__Prompt__. Write out each line beneath this one exactly as it reads.

__________________________________________________

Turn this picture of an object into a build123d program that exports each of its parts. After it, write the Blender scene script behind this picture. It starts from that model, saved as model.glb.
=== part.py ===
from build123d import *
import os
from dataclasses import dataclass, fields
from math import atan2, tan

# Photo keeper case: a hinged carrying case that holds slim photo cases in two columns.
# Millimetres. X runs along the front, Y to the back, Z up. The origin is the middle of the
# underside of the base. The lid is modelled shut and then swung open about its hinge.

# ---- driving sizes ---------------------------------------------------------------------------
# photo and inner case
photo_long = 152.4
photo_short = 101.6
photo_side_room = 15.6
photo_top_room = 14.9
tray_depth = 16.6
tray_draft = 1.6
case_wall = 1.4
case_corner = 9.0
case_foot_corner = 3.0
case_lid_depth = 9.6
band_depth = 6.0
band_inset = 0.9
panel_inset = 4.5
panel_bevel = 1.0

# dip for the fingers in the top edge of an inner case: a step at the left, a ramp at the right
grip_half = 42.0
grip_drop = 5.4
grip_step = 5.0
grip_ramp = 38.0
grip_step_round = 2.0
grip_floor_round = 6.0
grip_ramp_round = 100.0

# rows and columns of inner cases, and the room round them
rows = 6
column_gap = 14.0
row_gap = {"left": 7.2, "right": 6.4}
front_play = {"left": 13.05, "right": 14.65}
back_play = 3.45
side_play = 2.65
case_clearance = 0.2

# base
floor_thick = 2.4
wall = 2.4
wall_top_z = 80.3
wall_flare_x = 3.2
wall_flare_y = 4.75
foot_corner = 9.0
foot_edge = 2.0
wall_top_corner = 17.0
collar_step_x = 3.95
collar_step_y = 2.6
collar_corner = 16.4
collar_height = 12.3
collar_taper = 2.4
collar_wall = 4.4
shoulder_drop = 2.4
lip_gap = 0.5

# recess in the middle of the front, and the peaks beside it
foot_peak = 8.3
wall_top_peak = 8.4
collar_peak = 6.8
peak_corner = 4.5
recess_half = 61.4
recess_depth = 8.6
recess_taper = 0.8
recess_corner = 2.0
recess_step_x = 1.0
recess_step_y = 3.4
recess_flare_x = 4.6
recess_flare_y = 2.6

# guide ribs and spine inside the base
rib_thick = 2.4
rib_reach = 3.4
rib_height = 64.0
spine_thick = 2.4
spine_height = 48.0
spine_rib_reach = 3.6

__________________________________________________

__Correct response__.
Turn this picture of an object into a build123d program that exports each of its parts. After it, write the Blender scene script behind this picture. It starts from that model, saved as model.glb.
=== part.py ===
from build123d import *
import os
from dataclasses import dataclass, fields
from math import atan2, tan

# Photo keeper case: a hinged carrying case that holds slim photo cases in two columns.
# Millimetres. X runs along the front, Y to the back, Z up. The origin is the middle of the
# underside of the base. The lid is modelled shut and then swung open about its hinge.

# ---- driving sizes ---------------------------------------------------------------------------
# photo and inner case
photo_long = 152.4
photo_short = 101.6
photo_side_room = 15.6
photo_top_room = 14.9
tray_depth = 16.6
tray_draft = 1.6
case_wall = 1.4
case_corner = 9.0
case_foot_corner = 3.0
case_lid_depth = 9.6
band_depth = 6.0
band_inset = 0.9
panel_inset = 4.5
panel_bevel = 1.0

# dip for the fingers in the top edge of an inner case: a step at the left, a ramp at the right
grip_half = 42.0
grip_drop = 5.4
grip_step = 5.0
grip_ramp = 38.0
grip_step_round = 2.0
grip_floor_round = 6.0
grip_ramp_round = 100.0

# rows and columns of inner cases, and the room round them
rows = 6
column_gap = 14.0
row_gap = {"left": 7.2, "right": 6.4}
front_play = {"left": 13.05, "right": 14.65}
back_play = 3.45
side_play = 2.65
case_clearance = 0.2

# base
floor_thick = 2.4
wall = 2.4
wall_top_z = 80.3
wall_flare_x = 3.2
wall_flare_y = 4.75
foot_corner = 9.0
foot_edge = 2.0
wall_top_corner = 17.0
collar_step_x = 3.95
collar_step_y = 2.6
collar_corner = 16.4
collar_height = 12.3
collar_taper = 2.4
collar_wall = 4.4
shoulder_drop = 2.4
lip_gap = 0.5

# recess in the middle of the front, and the peaks beside it
foot_peak = 8.3
wall_top_peak = 8.4
collar_peak = 6.8
peak_corner = 4.5
recess_half = 61.4
recess_depth = 8.6
recess_taper = 0.8
recess_corner = 2.0
recess_step_x = 1.0
recess_step_y = 3.4
recess_flare_x = 4.6
recess_flare_y = 2.6

# guide ribs and spine inside the base
rib_thick = 2.4
rib_reach = 3.4
rib_height = 64.0
spine_thick = 2.4
spine_height = 48.0
spine_rib_reach = 3.6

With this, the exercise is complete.